We’ve teamed up with names.co.uk, expert providers of a wide range of domain and email solutions, to make sure you can keep using your current Demon email address at a great rate. "
"Have you seen https://www.names.co.uk/support/2850.html ?"
Thank you! Perfect.
I think I tried that FAQ link in their email and the page was bounced - but I wouldn't swear to that. They gave more prominence to the link for buying a domain name.
The domain prices quoted surprised me - but maybe that's just the effects of inflation since I last paid for one.
One Year Renewal Costs:
.UK £13.99 ex VAT
.CO.UK £14.99 ex VAT
.COM £21.99 ex VAT
I boycotted Vodafone for removing Demon users' web and email services without giving any subscription discount to offset the extra costs. This appears to be another of their "sod the users" deliberate disruptive changes.

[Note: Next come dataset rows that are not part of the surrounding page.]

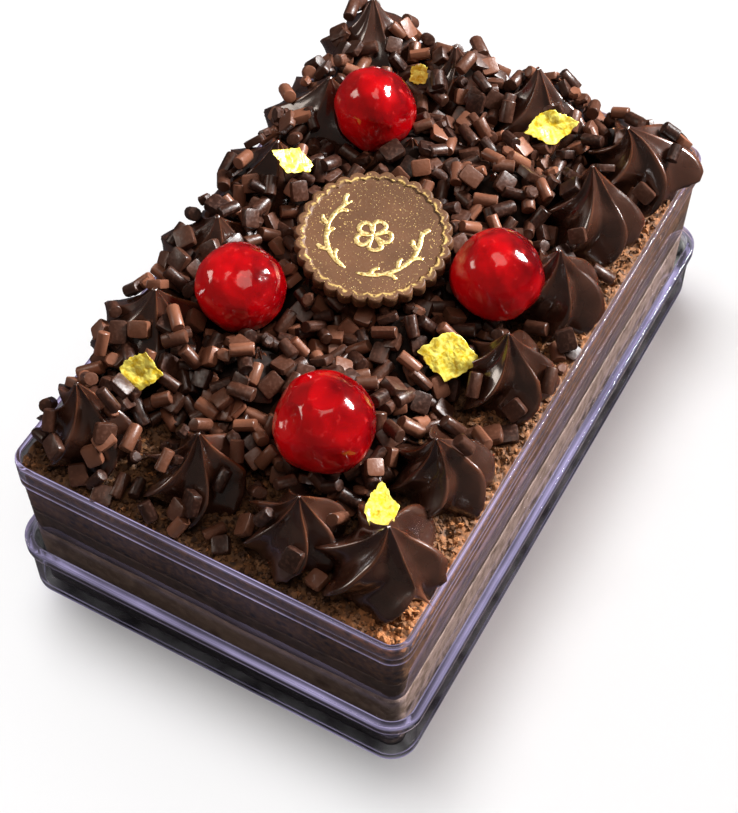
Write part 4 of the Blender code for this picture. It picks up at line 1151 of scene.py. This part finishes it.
PETALS = 5
PETAL_SIZE = (3.9 * MM, 1.35 * MM)
LEAFLETS = 6
LEAFLET_SIZE = (2.9 * MM, 0.42 * MM)
STEM_REACH = 10.2 * MM
STEM_FROM = 0.12
STEM_RUN = 2.05
t = np.linspace(0.0, 1.0, 34)
strokes = []
for petal in range(PETALS):
    along = PETAL_SIZE[0] * np.sin(np.pi * t)
    strokes.append(spun(along, PETAL_SIZE[1] * np.sin(2 * np.pi * t), petal * 2 * np.pi / PETALS + 0.3))
for side in (-1, 1):
    start = -0.5 * np.pi + side * STEM_FROM
    strokes.append(polar(STEM_REACH, start + side * STEM_RUN * t, 0.0)[:, :2])
    for leaflet in range(LEAFLETS):
        place = start + side * STEM_RUN * (leaflet + 0.9) / (LEAFLETS + 0.4)
        outward = 1 if leaflet % 2 else -1
        heading = place + side * (0.5 * np.pi - outward * 0.75)
        beside = LEAFLET_SIZE[1] * np.sin(np.pi * t)
        strokes.append(polar(STEM_REACH, place, 0.0)[:2] + spun(LEAFLET_SIZE[0] * t, beside, heading))
gold_points = []
gold_faces = []
for number, stroke in enumerate(strokes):
    path = with_height(stroke[:, 0], stroke[:, 1], PANEL_Z + 0.3 * GOLD_HIGH)
    wobble = soft_noise(path + number * 5 * MM, 1.3 * MM, GOLD_SEED)
    ends = np.clip(np.minimum(t, 1 - t) * 9.0 + 0.3, 0.0, 1.0)
    tube = tapered_tube(path, (0.54 + 0.16 * wobble) * MM * ends, GOLD_HIGH * ends)
    first = sum(map(len, gold_points))
    gold_faces += [np.asarray(face) + first for face in capped(tube)]
    gold_points.append(on_medallion(tube).reshape(-1, 3))
piece("gold_rosette", np.concatenate(gold_points), gold_faces, gold_finish)

DUST_FLAKES = 520
DUST_SEED = 93
flake = np.array([(1, 0, 0), (0.3, 0.9, 0), (-0.8, 0.5, 0), (-0.7, -0.6, 0), (0.4, -0.9, 0)], float)
flake = np.concatenate([flake, [(0, 0, 0.35), (0, 0, -0.35)]])
flake_faces = [(i, (i + 1) % 5, 5) for i in range(5)] + [((i + 1) % 5, i, 6) for i in range(5)]
dust_draw = np.random.default_rng(DUST_SEED)
spin = dust_draw.uniform(0.0, 2 * np.pi, DUST_FLAKES)
far = MEDALLION_RADIUS * 0.93 * dust_draw.uniform(0.0, 1.0, DUST_FLAKES) ** 0.34
size = dust_draw.uniform(0.04, 0.13, DUST_FLAKES) * MM
on_border = far > MEDALLION_RADIUS - BORDER - 0.2 * MM
level = np.where(on_border, FACE_Z - 0.02 * MM, PANEL_Z)
spots = polar(far, dust_draw.uniform(0.0, 2 * np.pi, DUST_FLAKES), level)
facing = spun(flake[:, 0], flake[:, 1], spin[:, None])
flakes = with_height(facing[..., 0], facing[..., 1], flake[:, 2]) * size[:, None, None] + spots[:, None]
piece("gold_dust", on_medallion(flakes), repeated_faces(flake_faces, DUST_FLAKES, len(flake)), gold_finish)

# Scraps of edible gold leaf, crumpled and torn, dropped on the heap and on two stars. Real leaf is far
# thinner. These are thick enough to stay whole meshes.
LEAF_GRID = 34
LEAF_THICK = 0.09 * MM
LEAF_SEED = 100
LEAF_LIFT = np.array([0.0, 0.0, 0.5 * MM])
# middle, half length, half width, turn, and how far it tips back
LEAVES = (
    ((-30.0, -47.3), 4.0, 3.6, 0.3, -0.1),
    ((23.8, -12.8), 5.5, 4.5, 0.5, -0.1),
    ((14.7, 55.2), 5.8, 3.6, 0.7, 0.0),
    None,
    ((-29.3, 14.3), 4.3, 3.2, 0.3, 0.0),
    ((-19.3, 55.4), 2.6, 2.2, 0.7, 0.0),
)
# the scrap that hangs on the corner star's side: its middle, half sizes, and where its length and width run
HUNG = (30.2, -53.9, 58.6), 5.6, 3.1, (-0.45, 0.84, 0.12), (0.90, 0.43, 0.0)


def gold_scrap(long, wide, seed):
    """A grid of radius by angle: the outline is a four-sided scrap torn by noise, and the face is curled
    by one slow noise and crumpled by the absolute values of three finer ones."""
    share = np.linspace(0.03, 1.0, LEAF_GRID)[:, None]
    angle = around(3 * LEAF_GRID)
    ring = polar(2, angle, 0.0)
    tear = 1.0 + 0.13 * soft_noise(ring, 1.5, seed) + 0.10 * soft_noise(ring, 0.4, seed + 1)
    off_middle = (angle + 0.4 * soft_noise(ring, 1.9, seed + 6)) % (0.5 * np.pi) - 0.25 * np.pi
    corner = 0.90 / np.cos(off_middle) ** 0.7
    flat = polar(share * tear * corner, angle, 0.0) * np.array([long, wide, 0.0]) * MM
    folds = 0.6 * soft_noise(flat, 5.0 * MM, seed + 4)
    for height, cell, step in ((0.42, 2.9, 2), (0.10, 1.1, 3), (0.03, 0.5, 5)):
        folds = folds + height * np.abs(soft_noise(flat, cell * MM, seed + step))
    flat[..., 2] = MM * folds
    return flat


def laid_on_field(middle, long, wide, turn, tip):
    """The middle and the turn of a scrap that lies on the plane through the field under it."""
    half = np.array([0.8 * long, 0.8 * wide, 0.0]) * MM
    rest, facing = settled(middle[0] * MM, middle[1] * MM, turn, half, (0.0, tip), 0.97)[:2]
    return rest + LEAF_LIFT, facing


leaf_finish, tree, shader = new_material("gold_leaf", [("Metallic", 0.2), ("Specular IOR Level", 0.45)])
crease, normal = grained(tree, 900.0, 6.0, 0.7, 0.16 * MM, 0.5)
leaf_gold = blended(tree, ranged(tree, crease, 0.38, 0.6), (0.74, 0.50, 0.02), (0.94, 0.84, 0.16))
connect(tree, shader, leaf_gold, ranged(tree, crease, 0.3, 0.7, 0.24, 0.5), normal)
for number, leaf in enumerate(LEAVES, start=1):
    if leaf:
        middle, long, wide, turn, tip = leaf
        rest, facing = laid_on_field(middle, long, wide, turn, tip)
    else:
        middle, long, wide, along, beside = HUNG
        rest = np.array(middle) * MM
        facing = np.column_stack([along, beside, np.cross(along, beside)])
        facing /= np.linalg.norm(facing, axis=0)
    points = gold_scrap(long, wide, LEAF_SEED + 7 * number) @ facing.T + rest
    back_side = points - np.array([0.0, 0.0, LEAF_THICK])
    both = np.concatenate([back_side, points[::-1]])
    piece(f"gold_scrap_{number}", both, capped(both), leaf_finish, ["sprinkle_heap"])
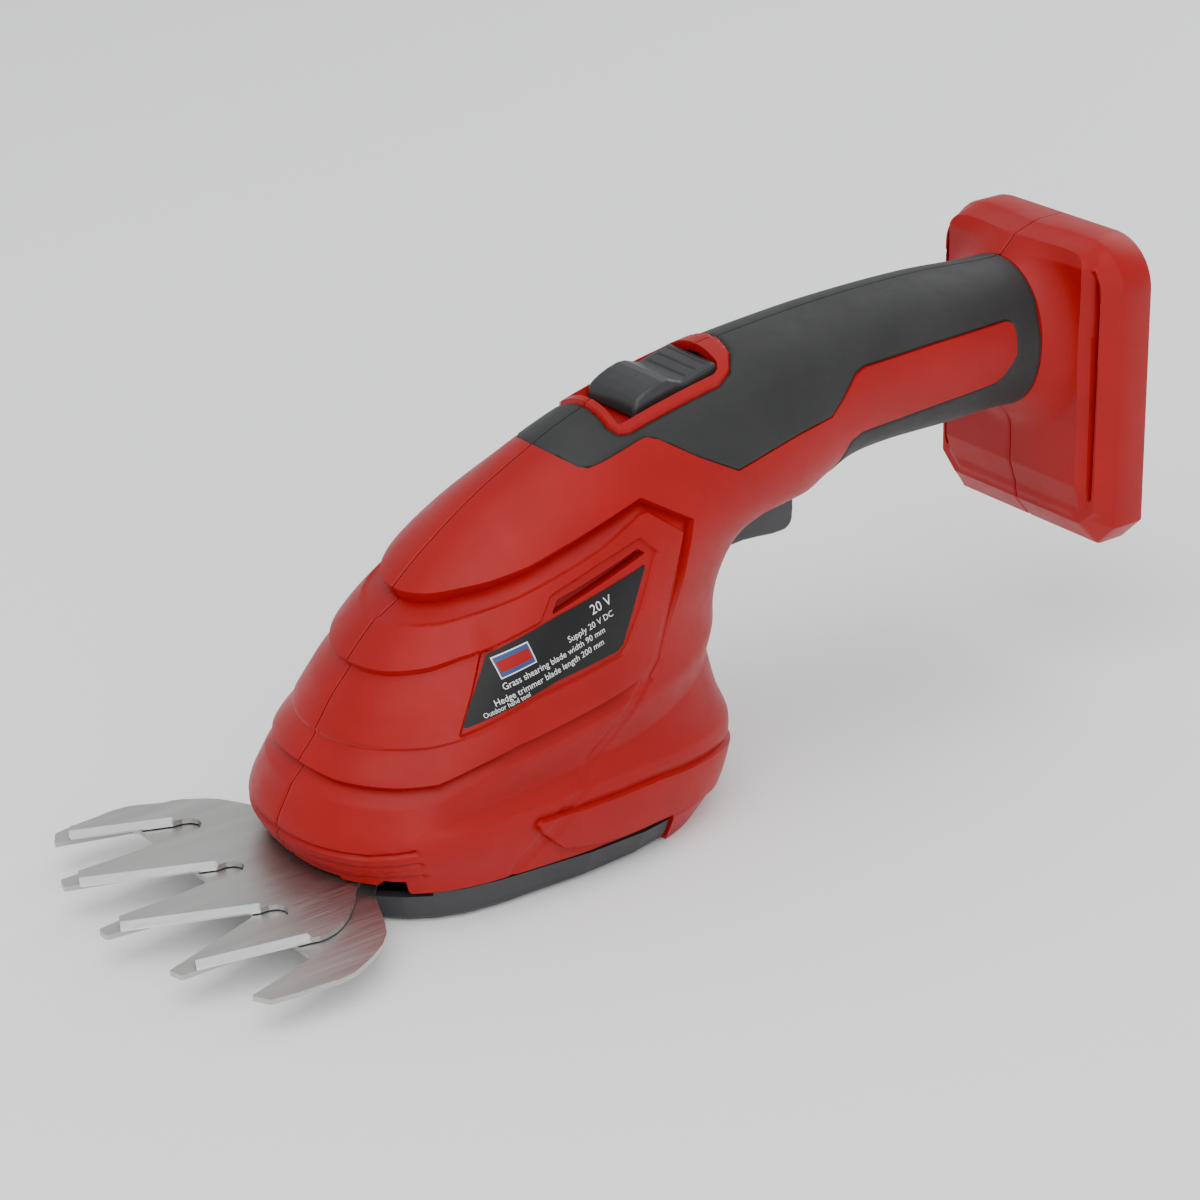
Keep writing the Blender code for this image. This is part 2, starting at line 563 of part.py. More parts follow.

Going round the accounts that are important to me - trying to work out how to move them to a new email address.
1. Sensible ones allow you to nominate several addresses. But they usually have to be live to verify them in the first place - with possibly further verification through your old address.
2. Some only allow one address - so that will have to be switched to a new live address ASAP - while it can still be verified on the old address.
Not happy about switching everything through my emergency gmail account - but don't see any other easy way.
I am loath to give social media services my mobile and/or landline numbers.
I doubt that Namesco will allow a grace period of parallel running of your new and old domain names - even though you pay them for both.
"I doubt that Namesco will allow a grace period of parallel running of your new and old domain names - even though you pay them for both."
Apologies to Namesco. They do have a scheme for parallel running - but with a final cut-off at the latest of 14 June. So a lot of work to do in that parallel running period to get email addresses updated.
The FAQ doesn't appear to say whether you can send emails 'from' your new domain address during the parallel running - or have I missed something?